South Korea finalises plan to tax 'excessive' corporate cash

Workers queueing to enter an under-construction container ship at the Daewoo DSME shipyard in Okpo, South Korea. South Korea has finalised details on a plan to tax "excessive" cash reserves held by companies. -- PHOTO: AFP
Workers queueing to enter an under-construction container ship at the Daewoo DSME shipyard in Okpo, South Korea. South Korea has finalised details on a plan to tax "excessive" cash reserves held by companies. -- PHOTO: AFP

SEOUL (REUTERS) - South Korea has finalised details on a plan to tax "excessive" cash reserves held by companies, a move aimed at getting them to devote more of their profits on dividends, wages and investments.

The tax will apply to business results for 2015 through 2017, and up to 700 mostly large Korean companies were seen as being affected by the plan, according to a simulation based on 2013 financial results, a finance ministry official said.

The Parliament approved the plan on Dec 2, along with the government's 2015 Budget Bill, and the finance ministry on Thursday unveiled guidelines on how it would calculate if a company is judged to have excessive cash reserves.
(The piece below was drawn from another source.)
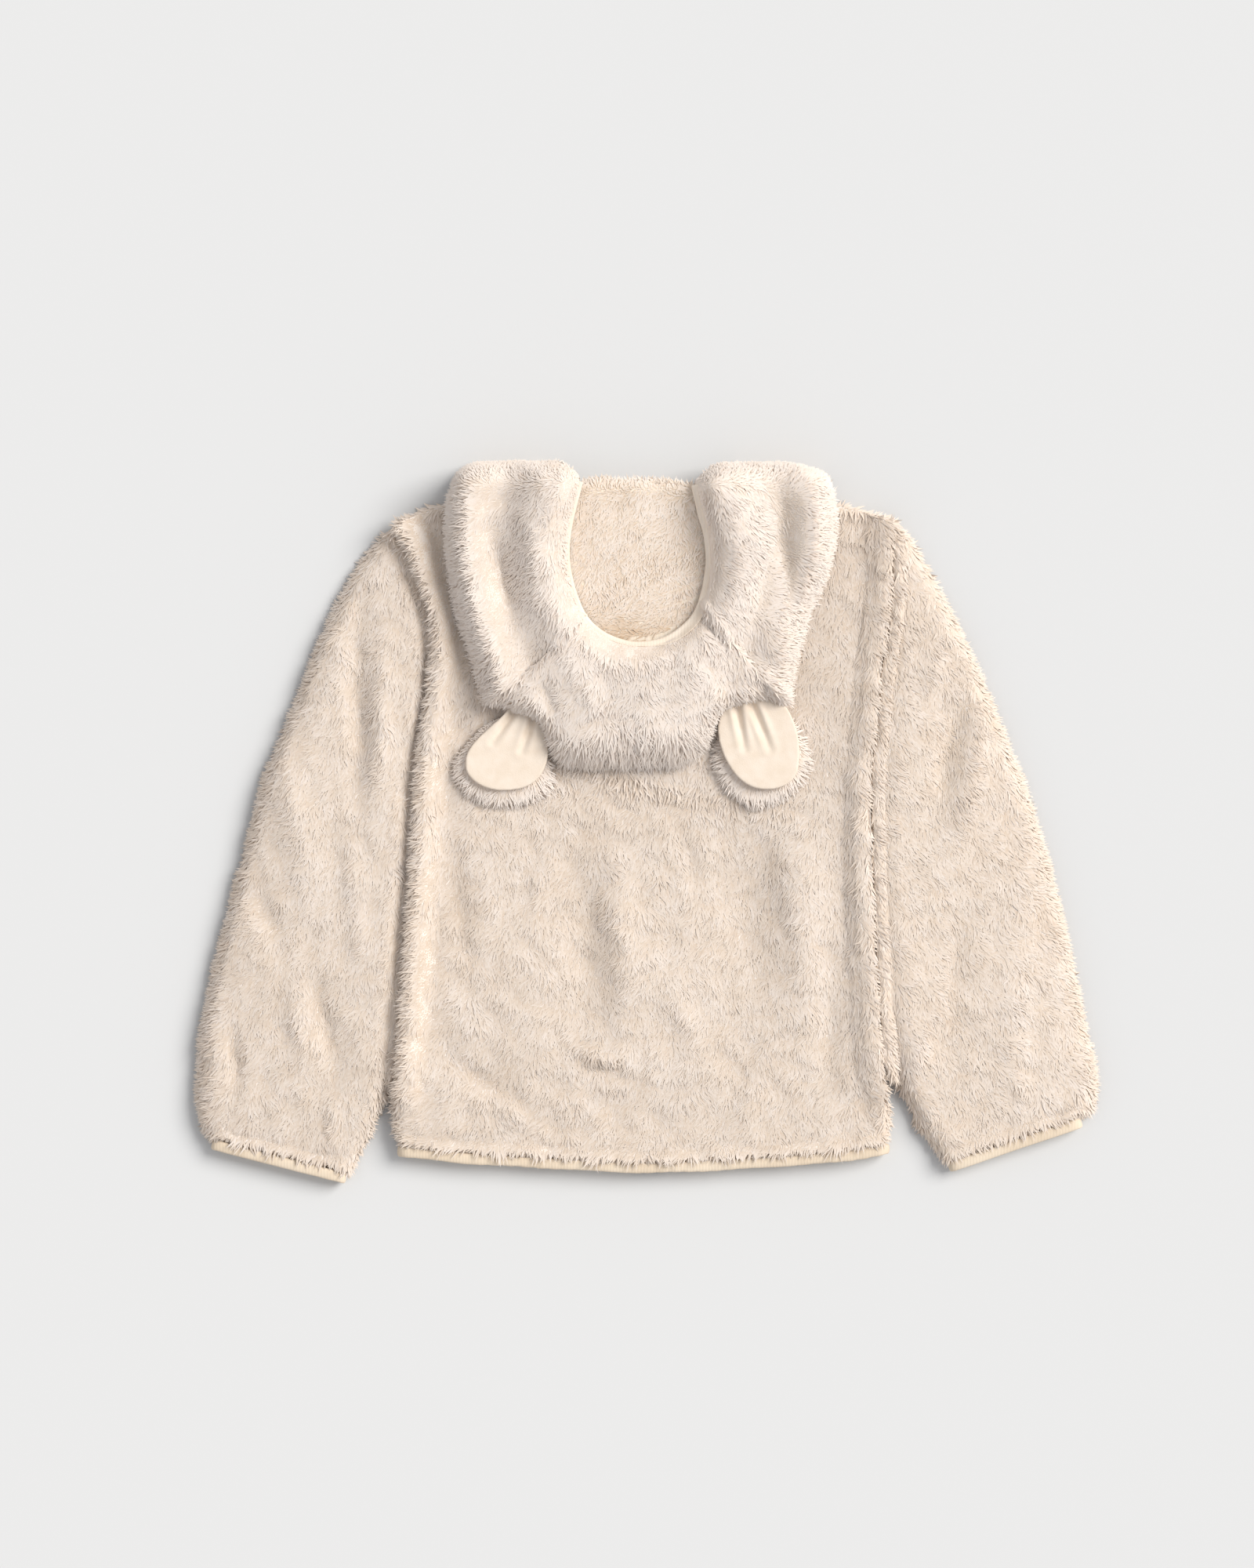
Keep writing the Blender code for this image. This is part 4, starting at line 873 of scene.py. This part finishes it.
# Lip of the face opening
# A smooth knitted strip that faces the opening's edge: it is turned over from the inside
# and sewn down, so a narrow band of it shows between the two piles.
def jersey(name, pale, deep):
    """Fine cotton jersey: flat and matt, with ribs about 1 mm apart and faint tone changes."""
    material, tree, place = new_material(name)
    tone = ramp(tree, noise_at(tree, place, 45.0, 3.0), ((0.35, deep), (0.65, pale)))
    ribs = add_node(tree, "ShaderNodeTexWave", {"bands_direction": "X"},
                    {"Vector": place, "Scale": 160.0, "Distortion": 1.5, "Detail": 2.0, "Detail Scale": 2.0})
    set_surface(tree, {"Base Color": tone, "Roughness": 0.85, "Sheen Weight": 0.1},
                (ribs.outputs["Fac"], 0.35, 0.0002))
    return material


LIP_ROWS = (  # distance outside the lip and height of each row; past the lip it lies on the hood
    (-2.3, 24.4), (-2.3, 26.2), (-1.9, 27.6), (-1.2, 28.2), (-0.4, 28.4),
    (0.4, None), (0.7, None), (1.0, None),
)
LIP_STEPS = 96
LIP_THICKNESS = 0.5
LIP_SUNK = 0.6  # how deep it lies in the hood's solid
LIP_CLIMB = 2.6  # how much higher each row may be


def along(line, share):
    """The place at a share of a line's length, on a smooth curve through its points."""
    lengths = [0.0]
    for a, b in zip(line, line[1:]):
        lengths.append(lengths[-1] + math.dist(a, b))
    at = share * lengths[-1]
    k = max(i for i in range(len(line) - 1) if lengths[i] <= at + 1e-9)
    t = (at - lengths[k]) / (lengths[k + 1] - lengths[k])
    p = [Vector(line[min(max(k + i, 0), len(line) - 1)]) for i in (-1, 0, 1, 2)]
    return 0.5 * (2 * p[1] + (p[2] - p[0]) * t + (2 * p[0] - 5 * p[1] + 4 * p[2] - p[3]) * t ** 2
                  + (3 * p[1] - p[0] - 3 * p[2] + p[3]) * t ** 3)


def lip_strip(name):
    """The facing: a strip that rises inside the opening, turns over the lip and lies on the hood."""
    hood = solid_tree(HOOD_CUTS)
    points = []
    for i in range(LIP_STEPS + 1):
        share = 0.012 + 0.976 * i / LIP_STEPS
        place = along(LIP, share)
        way = (along(LIP, share + 0.01) - along(LIP, share - 0.01)).normalized()
        for distance, z in LIP_ROWS:
            if z is None:
                distance *= facing_width(place.x)
            x, y = place + Vector((way.y, -way.x)) * distance
            if z is None:
                top = hood.ray_cast(Vector((x * MM, y * MM, ABOVE_ALL)), Vector((0, 0, -1)))[0]
                z = max(height, top.z / MM - LIP_SUNK) if top else height + 0.3
                z = min(z, height + LIP_CLIMB)
            height = z
            points.append((x * MM, y * MM, z * MM))
    strip = piece_of(name, points, grid_faces(LIP_STEPS, len(LIP_ROWS)))
    strip.data.flip_normals()
    modify(strip, "thick", "SOLIDIFY", thickness=LIP_THICKNESS * MM, offset=-1.0)
    modify(strip, "finer", "SUBSURF", levels=1)
    return smoothed(strip)


lip = coat(lip_strip("lip_strip"), jersey("lip_facing", "#F8ECDD", "#F0E1CE"))
stand_for("hood_edge", "binding", lip)

# Ears
# A sherpa back whose locks stand out round the rim, and a velvet front with two pleats, sewn
# together along the top edge into the hood's seam.
EAR_PILE = {"Spacing": 0.95, "Length": 7.5, "Width": 4.4, "Height": 0.9, "Turn": 0.8, "Tone": 0.8, "Seed": 51}
VELVET_OUTLINES = {  # its top goes under the hood
    "left": (
        (-84, 77), (-92, 68), (-98.5, 62), (-105, 56), (-111, 49.5), (-115, 41.7), (-114.3, 32), (-107, 24.7),
        (-95.5, 20.9), (-80, 21.9), (-70, 27.5), (-64.5, 36), (-62.5, 46), (-64, 56), (-68, 66), (-74, 75),
    ),
    "right": (
        (46, 52), (45.5, 63), (50, 74), (60, 80), (74, 81), (86, 77), (93, 66), (96.5, 54), (97, 42),
        (95.5, 31.5), (90, 25), (82, 21.8), (72, 21.6), (63, 25), (55.5, 32), (49.5, 42),
    ),
}
VELVET_LEVELS = (20.3, 25.2)
PLEATS = {
    "left": (((-80.5, 76), (-98, 51.5)), ((-70.5, 71), (-79.5, 45.5))),
    "right": (((57, 74), (62.5, 47)), ((67, 76), (78.5, 47))),
}
VELVET_FACE = 0.7
PLEAT_DEPTH = 3.0
PLEAT_HALF = 2.1  # half width of the groove
PLEAT_LIP = 1.0  # how far the cloth stands up beside it


def velvet(name, pale, deep):
    """Short dense velvet: soft sheen at its turned edges, faint mottling where the nap is pressed."""
    material, tree, place = new_material(name)
    tone = ramp(tree, noise_at(tree, place, 130.0, 4.0), ((0.3, deep), (0.7, pale)))
    set_surface(tree, {"Base Color": tone, "Roughness": 0.9, "Sheen Weight": 0.35, "Sheen Roughness": 0.4},
                (noise_at(tree, place, 1400.0, 2.0), 0.4, 0.0003))
    return material


def cushion(name, outline, low, high):
    """A flat soft piece with a rounded rim, of even small faces."""
    steps = 4 * len(outline)
    curve = [along(outline + outline[:1], k / steps) for k in range(steps)]
    points = [(x * MM, y * MM, z * MM) for z in (low, high) for x, y in curve]
    around = range(steps)
    walls = [(a, (a + 1) % steps, steps + (a + 1) % steps, steps + a) for a in around]
    obj = piece_of(name, points, walls + [[steps + a for a in around], around[::-1]])
    modify(obj, "even", "REMESH", mode="VOXEL", voxel_size=VELVET_FACE * MM)
    modify(obj, "soft", "SMOOTH", factor=0.5, iterations=14)
    return smoothed(obj)


def pleat_height(pleats, x, y):
    """Height that the pleats add to the velvet: grooves with a raised lip, deepest at the seam."""
    total = 0.0
    for start, end in pleats:
        t, away = beside(start, end, x, y)
        fade = 1 - 0.8 * t ** 1.5
        total -= PLEAT_DEPTH * fade * math.exp(-((away / PLEAT_HALF) ** 2))
        total += PLEAT_LIP * fade * math.exp(-(((away - 2 * PLEAT_HALF) / PLEAT_HALF) ** 2))
    return total


ear_velvet = velvet("ear_velvet", "#F0E2D2", "#E8D8C5")
for side in ("left", "right"):
    cx, cy = EAR_CENTRES[side]

    def ear_nap(x, y, z, normal):
        low = past(y, cy + 8, -14)
        if side == "right":
            low = max(low, past(x - cx, 8, 8))
        return x - cx, y - cy - 6, 0.4 + 0.7 * low

    name = "ear_" + side
    ear = cloth_shell(name + "_cloth", name, all_round, (),
                      ("back", name + "_inner", "hood_crown", "hood_side_" + side))
    brush(ear, ear_nap)
    add_sherpa(ear, name, EAR_PILE)
    inner = cushion(name + "_velvet", VELVET_OUTLINES[side], *VELVET_LEVELS)
    for v in inner.data.vertices:
        if v.normal.z > 0.2:
            v.co.z += pleat_height(PLEATS[side], v.co.x / MM, v.co.y / MM) * MM
    stand_for(name + "_inner", "velvet", coat(inner, ear_velvet))

# Bindings of the hem and the cuffs
# Stretch jersey folded over the raw edge and sewn down under tension, so that it gathers
# into small ripples as it draws back.
binding_jersey = jersey("binding_jersey", "#E8D8C2", "#DFCDB5")
BINDINGS = {  # height and pitch of the ripples, and the cut in metres
    "hem_binding": (0.45, 9.0, (0.0125, 0.62)),
    "cuff_binding_left": (0.4, 7.0, (0.0125, 0.165)),
    "cuff_binding_right": (0.4, 7.5, (0.0125, 0.165)),
}
for name, (height, pitch, flat) in BINDINGS.items():
    binding = finer_copy(name + "_cloth", name)
    for v in binding.data.vertices:
        x, y, z = v.co / MM
        wave = math.sin(math.tau * x / pitch + 1.5 * math.sin(x / 31)) * (0.6 + 0.4 * math.sin(x / 17))
        v.co += v.normal * (height * wave * MM * 0.5 * (1 if z > 1 else 0))
    stand_for(name, "binding", coat(binding, binding_jersey))

# Zip
# Two woven polyester tapes sewn behind the fronts' edges, with moulded acetal teeth that mesh on
# the line x = 0, a cast zinc slider, and a pull tab that hangs on the slider's pin.
TAPE_EDGES = (0.6, 12.0)  # from the middle line
TAPE_LEVEL = 7.1
TAPE_THICKNESS = 0.6
TAPE_ENDS = (-212.8, 175.8)
TAPE_GRID = (7, 78)
TOOTH = (3.2, 1.15, 1.0)  # across, along the zip, and thick
TOOTH_BEVEL = 0.22
TOOTH_MIDDLE = (1.05, 6.15)  # its distance from the middle line, and its height
TOOTH_PITCH = 2.6
TOOTH_COUNT = 147


def woven_tape(name, pale, deep):
    """Woven polyester tape: matt, with a weave about 1 mm apart, drawn coarser than it is."""
    material, tree, place = new_material(name)
    height = 1.0
    for way in ("X", "Y"):
        threads = add_node(tree, "ShaderNodeTexWave", {"bands_direction": way},
                           {"Vector": place, "Scale": 150.0, "Distortion": 0.4}).outputs["Fac"]
        inputs = {0: height, 1: threads}
        height = add_node(tree, "ShaderNodeMath", {"operation": "MULTIPLY"}, inputs).outputs[0]
    tone = ramp(tree, height, ((0.0, deep), (0.6, pale)))
    set_surface(tree, {"Base Color": tone, "Roughness": 0.85}, (height, 0.5, 0.0002))
    return material


def between(tree, value, low, high):
    return add_node(tree, "ShaderNodeMapRange", None,
                    {"Value": value, "To Min": low, "To Max": high}).outputs["Result"]


def moulded_acetal(name, code):
    """Moulded acetal: smooth and slightly waxy, with faint flow marks in its gloss."""
    material, tree, place = new_material(name)
    gloss = between(tree, noise_at(tree, place, 700.0, 2.0), 0.34, 0.5)
    set_surface(tree, {"Base Color": colour(code), "Roughness": gloss, "IOR": 1.48})
    return material


def satin_zinc(name, pale, deep):
    """Cast zinc alloy, tumbled to a pale satin: soft highlights with fine scratches."""
    material, tree, place = new_material(name)
    marks = streaks(tree, place, (2600.0, 300.0, 900.0), 3.0)
    tone = ramp(tree, marks, ((0.3, deep), (0.7, pale)))
    set_surface(tree, {"Base Color": tone, "Roughness": between(tree, marks, 0.28, 0.46), "Metallic": 1.0},
                (marks, 0.2, 0.0001))
    return material


def tooth_row_tree():
    """Repeats one tooth along a line."""
    tree, given = new_tree("tooth_row", {"Count": "Int", "Pitch": "Float", "Plastic": "Material"})
    step = add_node(tree, "ShaderNodeCombineXYZ", None, {1: given["Pitch"]})
    line = add_node(tree, "GeometryNodeMeshLine", None, {"Count": given["Count"], "Offset": step.outputs[0]})
    placed = add_node(tree, "GeometryNodeInstanceOnPoints", None,
                      {"Points": line.outputs[0], "Instance": given["Geometry"]})
    real = add_node(tree, "GeometryNodeRealizeInstances", None, {"Geometry": placed.outputs[0]})
    coated = add_node(tree, "GeometryNodeSetMaterial", None, {"Geometry": real.outputs[0],
                                                              "Material": given["Plastic"]})
    add_node(tree, "NodeGroupOutput", None, {0: coated.outputs[0]})
    return tree


def zip_tape(name, sign):
    """One tape: a fine grid given its thickness."""
    columns, rows = TAPE_GRID
    xs = [sign * MM * x for x in np.linspace(*TAPE_EDGES, columns + 1)]
    ys = [MM * y for y in np.linspace(*TAPE_ENDS, rows + 1)]
    points = [(x, y, TAPE_LEVEL * MM) for y in ys for x in xs]
    faces = [(*face[1:], face[0])[::-sign] for face in grid_faces(rows, columns + 1)]
    tape = piece_of(name, points, faces)
    modify(tape, "thick", "SOLIDIFY", thickness=TAPE_THICKNESS * MM, offset=0.0)
    return coat(applied(tape), tape_weave)


def zip_teeth(name, sign):
    """One row of teeth. The two rows stand half a pitch apart."""
    across, along, thick = TOOTH
    away, height = TOOTH_MIDDLE
    shell = bmesh.new()
    bmesh.ops.create_cube(shell, size=1.0)
    for v in shell.verts:
        narrow = 0.75 if v.co.x * sign > 0 else 1.0
        v.co = Vector((v.co.x * across, v.co.y * along * narrow, v.co.z * thick)) * MM
    bmesh.ops.bevel(shell, geom=shell.edges[:], offset=TOOTH_BEVEL * MM, segments=1, affect="EDGES")
    first = TAPE_ENDS[0] + TOOTH_PITCH * (1.0 if sign > 0 else 1.5)
    bmesh.ops.translate(shell, verts=shell.verts, vec=Vector((sign * away, first, height)) * MM)
    teeth = piece_from(name, shell)
    set_inputs(modify(teeth, "row", "NODES"), tooth_tree,
               {"Count": TOOTH_COUNT, "Pitch": TOOTH_PITCH * MM, "Plastic": tooth_plastic})
    return applied(teeth)


tape_weave = woven_tape("woven_polyester_tape", "#EFE4D2", "#DFD0B8")
tooth_plastic = moulded_acetal("moulded_acetal", "#EDE0CC")
tooth_tree = tooth_row_tree()
for side, sign in (("left", -1), ("right", 1)):
    tape = zip_tape("zip_tape_cloth_" + side, sign)
    teeth = zip_teeth("zip_teeth_" + side, sign)
    stand_for("zip_tape_" + side, "tape", tape, teeth)
zinc = satin_zinc("satin_zinc_alloy", "#D6D0C4", "#B9B2A4")
for name in ("zip_slider", "zip_pull"):
    for metal_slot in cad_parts[name].material_slots:
        metal_slot.material = zinc

# Surface and light
# A pale even floor, a wide soft lamp from the upper right and an even sky. The camera is
# straight above, far enough to show no perspective to speak of.
VIEW_CENTRE = (-12.5, 24.75)  # what the middle of the photograph shows
VIEW_WIDTH = 1000.0  # what its long side shows
LENS = 135.0
SENSOR = 36.0
VIEW_HEIGHT = VIEW_WIDTH * LENS / SENSOR
MIDDLE_HEIGHT = 14.0
FLOOR = 6.0  # half of its side, in metres

floor_material, floor_tree, _ = new_material("floor")
set_surface(floor_tree, {"Base Color": colour("#DADBDB"), "Roughness": 0.9})
corners = [(-FLOOR, -FLOOR, 0), (FLOOR, -FLOOR, 0), (FLOOR, FLOOR, 0), (-FLOOR, FLOOR, 0)]
coat(piece_of("floor", corners, [(0, 1, 2, 3)]), floor_material)

scene = bpy.context.scene
world = bpy.data.worlds.new("studio")
world.use_nodes = True
feed(world.node_tree, world.node_tree.nodes["Background"], {"Color": colour("#FCFCFF"), "Strength": 0.57})
scene.world = world
scene.view_settings.view_transform = "Standard"

sun = bpy.data.lights.new("key", "SUN")
sun.energy = 2.95
sun.angle = math.radians(34)
sun.color = colour("#FFFCF8")[:3]
key = link(bpy.data.objects.new("key", sun))
key.rotation_euler = Vector((0.95, 0.5, 1.0)).to_track_quat("Z", "Y").to_euler()

camera = link(bpy.data.objects.new("camera", bpy.data.cameras.new("camera")))
camera.data.lens = LENS
camera.location = Vector((*VIEW_CENTRE, VIEW_HEIGHT + MIDDLE_HEIGHT)) * MM
scene.camera = camera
According to the guidelines, a tax could be levied against a company spending less than 80 per cent of its final profit on dividend payments, increased wages or investments.

"Eligible companies reached about 700 when we calculated from 2013 business results, but the actual number could fall to as few as zero," Mr Moon Chang Yong, deputy finance minister for tax and customs, told an embargoed briefing on Tuesday.

He declined to give an estimated amount of revenue the plan could generate, saying the policy was not aimed at collecting tax but encouraging companies to spend as much of their profits as possible on lifting household income and domestic demand.

In addition to the plan, the ministry is also introducing tax advantages, also for three years, for companies increasing wages or dividend payments far more than the national average or their recent levels.

Finance Minister Choi Kyung Hwan has warned that South Korea's economy could fall into a protracted slump - similar to one that Japan was in for about two decades - as global demand remains weak and household income is increasing slowly.